Multiple Jump MCMC: A Scalable Algorithm for Bayesian Inference on Binary Model Spaces

TL;DR

This paper introduces Multiple Jump MCMC, a rejection-free, fast algorithm for Bayesian inference on binary model spaces, significantly outperforming existing methods especially in high-dimensional Gaussian graphical models.

Contribution

The paper presents a novel, simple, rejection-free MCMC algorithm that achieves much faster exploration of binary model spaces compared to traditional methods.

Findings

Multiple Jump MCMC is 100-200 times faster than state-of-the-art methods.

The algorithm accurately targets the posterior distribution.

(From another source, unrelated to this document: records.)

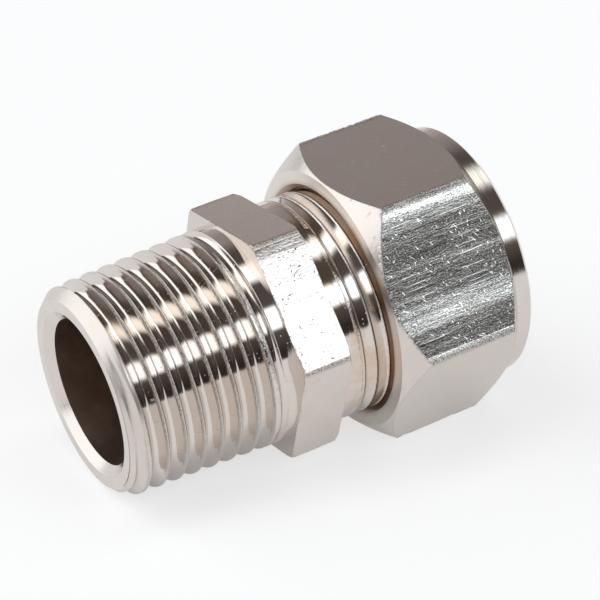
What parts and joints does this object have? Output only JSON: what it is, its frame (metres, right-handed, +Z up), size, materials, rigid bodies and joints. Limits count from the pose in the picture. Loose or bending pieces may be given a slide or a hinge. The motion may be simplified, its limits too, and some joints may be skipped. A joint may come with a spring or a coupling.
{
  "type": "pneumatic fitting",
  "caption": "Straight male compression fitting that joins a plain tube to a taper pipe thread, with a hexagon union nut over a compression ring.",
  "frame": {"origin": "on the floor, under the middle of the part's box, as it lies on the nut's flat and the first crest of the pipe thread", "axes": "+X runs from the pipe end to the tube end, level along the floor. The turned axis rises from it by 6.27 degrees towards the tube end. +Z is up."},
  "size_m": [0.0432, 0.03, 0.0272],
  "materials": {
    "body_metal": "bright nickel plate",
    "compression_ring_metal": "plain turned brass",
    "nut_metal": "bright nickel plate"
  },
  "bodies": {
    "fitting_body": {"body": "body_metal"},
    "ring": {"compression_ring": "compression_ring_metal"},
    "union_nut": {"nut": "nut_metal"}
  },
  "joints": [
    {"name": "ring_slide", "type": "slide", "parent": "fitting_body", "child": "ring", "axis": [0.994, 0, 0.1093], "range_m": [0, 0.0054]},
    {"name": "nut_turn", "type": "hinge", "parent": "ring", "child": "union_nut", "pos_m": [0.01294, 0, 0.01372], "axis": [0.994, 0, 0.1093], "range_deg": [0, 1440]}
  ],
  "couplings": [
    {"joint": "ring_slide", "follows": "nut_turn", "m_per_rad": 0.00021277}
  ]
}
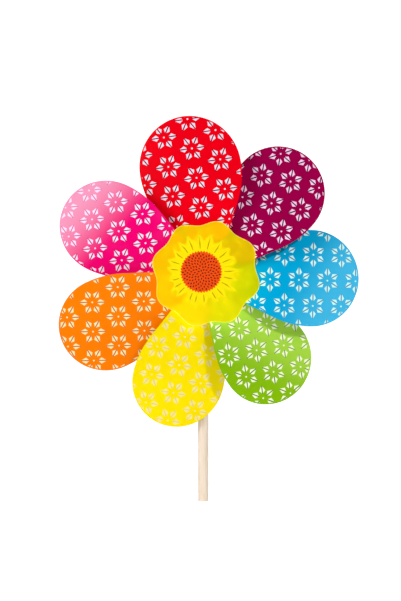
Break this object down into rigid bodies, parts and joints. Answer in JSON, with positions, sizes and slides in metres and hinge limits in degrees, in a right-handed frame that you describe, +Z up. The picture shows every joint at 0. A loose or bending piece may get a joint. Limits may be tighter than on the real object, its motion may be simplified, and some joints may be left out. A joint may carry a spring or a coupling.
{
  "type": "wind spinner",
  "caption": "Flower-shaped garden wind spinner: pitched printed film petals and a sunflower disc turn on an axle at the top of a wooden stick.",
  "frame": {"origin": "centre of the stick's lower end", "axes": "+Z up the stick, the flower faces -Y, +X to the viewer's right; the rotor's axle is parallel to Y"},
  "size_m": [0.2848, 0.0572, 0.3671],
  "materials": {
    "wood": "sanded birch dowel, unvarnished",
    "white_moulding": "fine moulded texture",
    "natural_plastic": "waxy natural nylon",
    "steel": "zinc plated",
    "foam_tape": "soft foam",
    "disc_film": "translucent film with a printed sunflower",
    "red_film": "glossy film with white printed flowers",
    "purple_film": "glossy film with white printed flowers",
    "blue_film": "glossy film with white printed flowers",
    "green_film": "glossy film with white printed flowers",
    "yellow_film": "glossy film with white printed flowers",
    "orange_film": "glossy film with white printed flowers",
    "pink_film": "glossy film with white printed flowers"
  },
  "bodies": {
    "stand": {"stick": "wood", "stick_socket": "white_moulding", "axle_pin": "steel", "axle_rear_cap": "steel", "rear_spacer": "natural_plastic", "rear_washer": "natural_plastic", "front_washer": "natural_plastic"},
    "rotor": {"hub_bush": "natural_plastic", "hub_spider": "white_moulding", "front_cap": "white_moulding", "adhesive_pad": "foam_tape", "centre_disc": "disc_film", "petal_rivets": "natural_plastic", "rivet_washers": "natural_plastic", "petal_red": "red_film", "petal_purple": "purple_film", "petal_blue": "blue_film", "petal_green": "green_film", "petal_yellow": "yellow_film", "petal_orange": "orange_film", "petal_pink": "pink_film"}
  },
  "joints": [
    {"name": "rotor_spin", "type": "hinge", "parent": "stand", "child": "rotor", "pos_m": [0, -0.0315, 0.217], "axis": [0, 1, 0], "continuous": true}
  ]
}
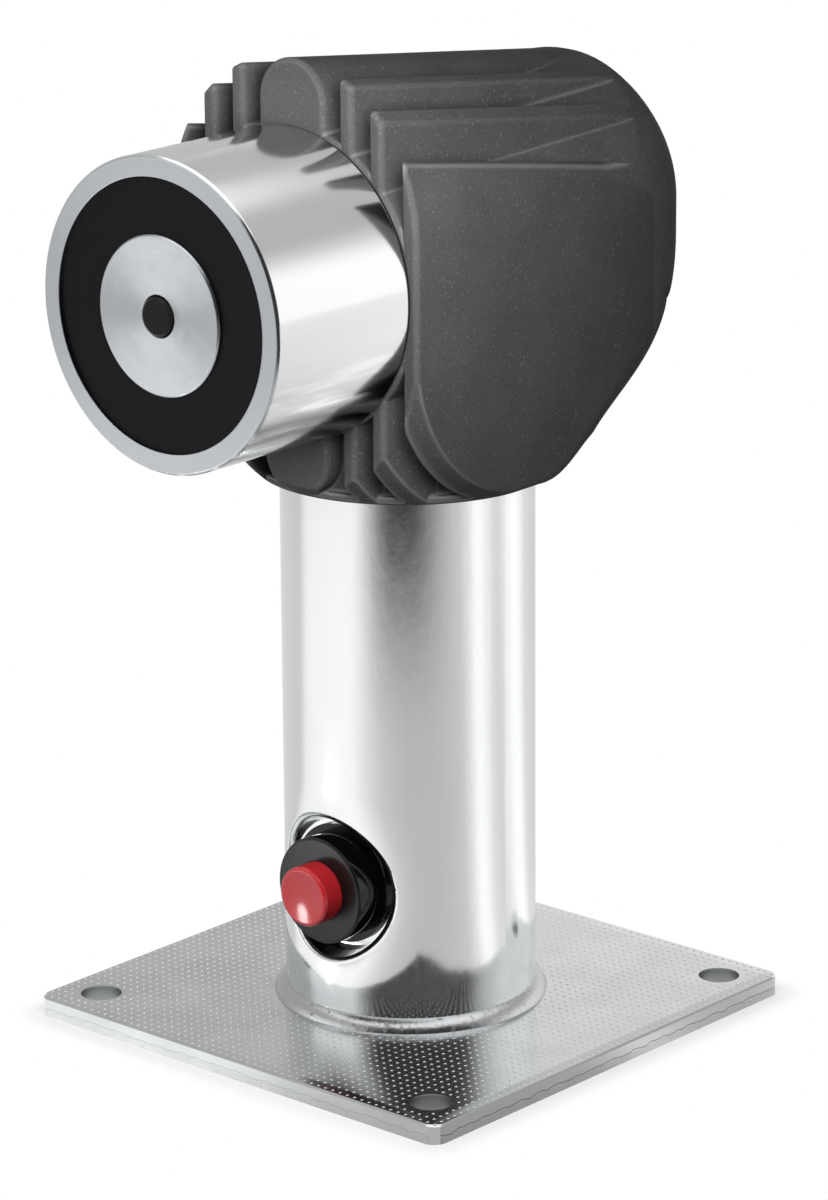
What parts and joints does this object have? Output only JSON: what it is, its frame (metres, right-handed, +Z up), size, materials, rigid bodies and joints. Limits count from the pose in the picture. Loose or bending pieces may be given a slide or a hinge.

It applies broadly to Gaussian graphical models, Ising models, and variable selection.

Abstract

This article considers Bayesian model inference on binary model spaces. Binary model spaces are used by a large class of models, including graphical models, variable selection, mixture distributions, and decision trees. Traditional strategies in this field, such as reversible jump or birth-death MCMC algorithms, are still popular, despite suffering from a slow exploration of the model space. In this article, we propose an alternative: the Multiple Jump MCMC algorithm. The algorithm is simple, rejection-free, and remarkably fast. When applied to undirected Gaussian graphical models, it is 100 to 200 times faster than the state-of-the-art, solving models with $500,000$ parameters in less than a minute. We provide theorems showing how accurately our algorithm targets the posterior, and we show how to apply our framework to Gaussian graphical models, Ising models, and variable selection, but note that it applies to most Bayesian posterior inference on binary model spaces.